Ali Hasan al-Mahawish lives right next to Al Aimma bridge, which connects his neighborhood with that of Adhamiya, on the other side of the Tigris River. The bridge acquired notoriety when more than 500 pilgrims died on it during a mass panic last year. "My house is sitting right on the border between Sunnis and Shiites. Every day I'm reminded of the dangerous frontier that's been drawn right in the middle of Baghdad. It's already become a genuine front line."

A few days ago, sandbags were placed at the foot of the bridge, which has become a kind of shooting range for the Shiite militias. In the afternoon, civilians position themselves behind the sandbags, and gun barrels point in the direction of the Sunni neighborhood. Sometimes shots are fired. No car drives over the bridge after five in the afternoon. "It's worse than during the war three years ago," Hasan al-Mahawish says.

A Sunni, he once lived peacefully among his Shiite neighbors until about six months ago. "All of a sudden my neighbors have become suspicious," he complains, "even though they know I was never even in the Baath Party and was constantly harassed under Hussein." Ever since the black-clad men have started shooting through windows at night, Mahawish's family of nine has moved to the back of the house.

The family, which has access to water and electricity for only an hour a day, regularly spends this hour watching television to find out about the situation in Iraq. "If I want to have reliable information about my country, I watch foreign TV channels or go to an Internet café," the engineer says. There are now more than 170 newspapers, but none of them report independently. Every newspaper and every radio and TV channel depends on funds from the United States or from a political party. None of them criticize the occupation, and the Iraqi press has yet to report on the death squads.

The death squads

The death squads are well organized, and it's believed that some of the men may be renegade troops of the Interior Ministry. Kamal Hussein, an official at the Interior Ministry, has stated that the black-clad men are not acting on the orders of the government. But Interior Minister Bayan Jabr has long ceased to control his subordinates. The failure to create a new cabinet after the Dec. 15, 2005 elections has resulted in genuine power vacuum. General Rasheed Flayih, the commander of the Shiite-dominated Interior Ministry forces, claims they are independent of the Iraqi army. He doesn't deny the existence of death squads. Instead, he euphemistically refers to them as "Field Intelligence Units."

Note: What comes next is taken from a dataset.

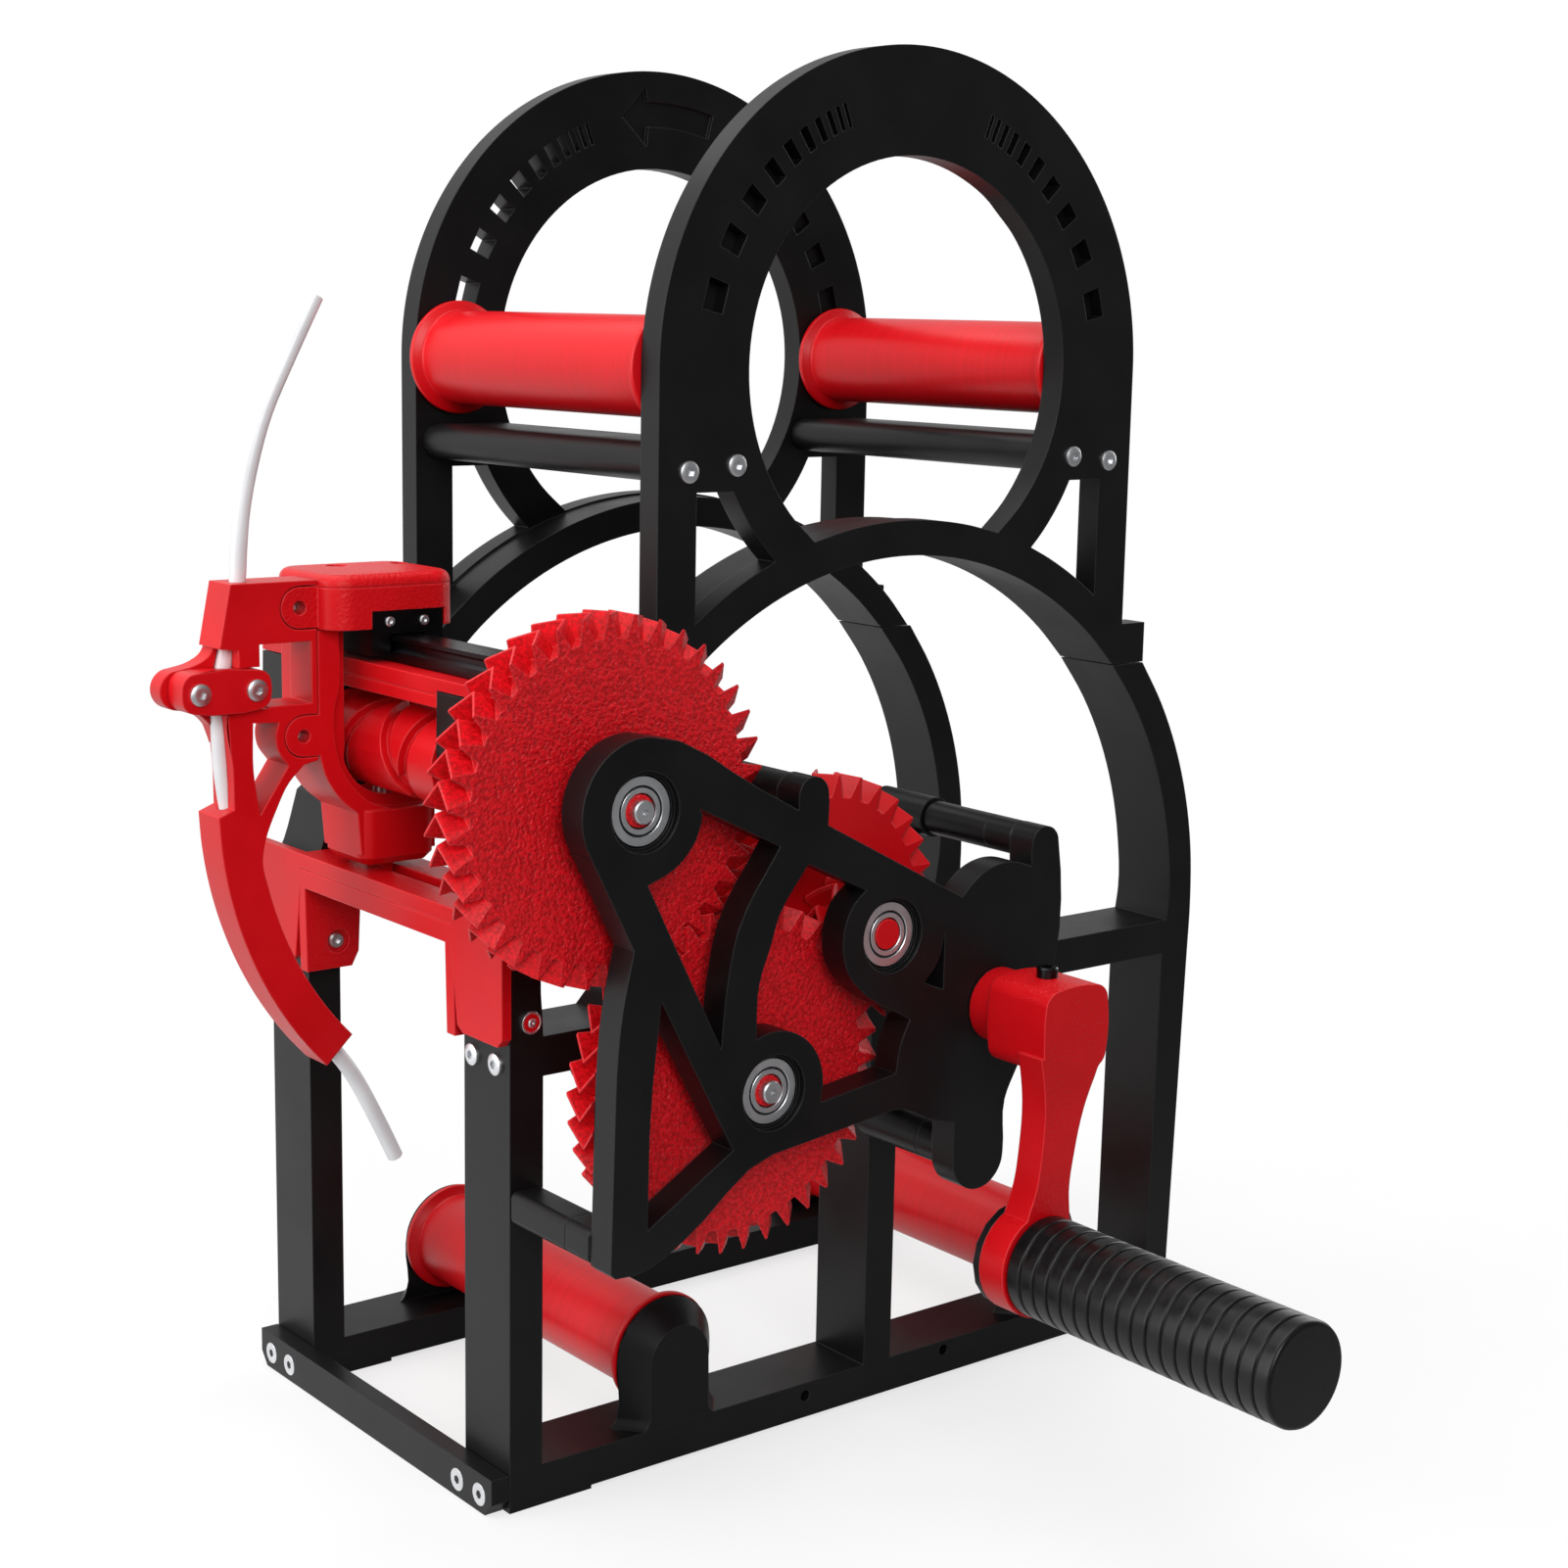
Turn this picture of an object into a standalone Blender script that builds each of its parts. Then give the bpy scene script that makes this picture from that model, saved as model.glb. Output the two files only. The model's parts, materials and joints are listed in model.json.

What is certain is that large parts of the death squads were recruited out of the Mahdi Militia of Shiite leader Muqtada al-Sadr. For several months in 2004, al-Sadr's militia conducted a guerrilla war against the Americans in the holy city of Najaf, from where they were eventually forced to retreat.

During a vehicle check in the neighborhood of New Baghdad, Americans recently found a hit list with the names of several hundred Iraqi ministry officials. The hit list was being carried by a policeman who is also a member of al-Sadr's Mahdi Militia.

Things don't look much different on the Sunni side. There, too, citizens are taking up arms. After several of their mosques were destroyed last week, the Sunni militias have attracted many new members, including a number of former soldiers. Help and support have been promised from the cities of Ramadi and Fallujah. Large numbers of weapons and fighters are said already to have arrived.

And there's no shortage of recruits. "I'll be the first to go to Baghdad and help my fellow Sunnis make sure there won't be any more attacks on mosques," says Mustapha Adnan, a 27-year-old engineering student from Fallujah. Sunni clerics claim that more than a hundred of their Baghdad mosques have already been damaged or destroyed.

The Sunni minority ruled Iraq for more than thirty years before Saddam Hussein was overthrown. But the balance of power has shifted since the elections. The Shiites -- who make up 60 percent of the Iraqi population -- control the new government. Human rights organizations and the US Army have criticized the crass human rights violations of the Interior Ministry. The situation in Iraq is becoming harder and harder to control. According to the Americans, the police and the army have been infiltrated by insurgents. Often terrorists force members of the police and the army to cooperate with them -- by kidnapping their children, for example.

With each incident, the authority of the state dwindles, and people no longer trust it to protect them. Every party and every organization -- no matter how small -- has its own militia. Every Iraqi is legally permitted to keep a Kalashnikov in his home. Even the US ambassador to Iraq, Zalmay Khalilzad, said recently that the US and its coalition partners have opened a "Pandora's box" by overthrowing Saddam. Ethnic tensions, he added, could not only cause a civil war in Iraq, they could also ignite the entire region.

Mahawish, the engineer, doesn't care what the politicians say. What he cares about is survival for himself and his family. The black-clad men on the frontline between Sunnis and Shiites have already achieved their main goal. Everyone is afraid, every day.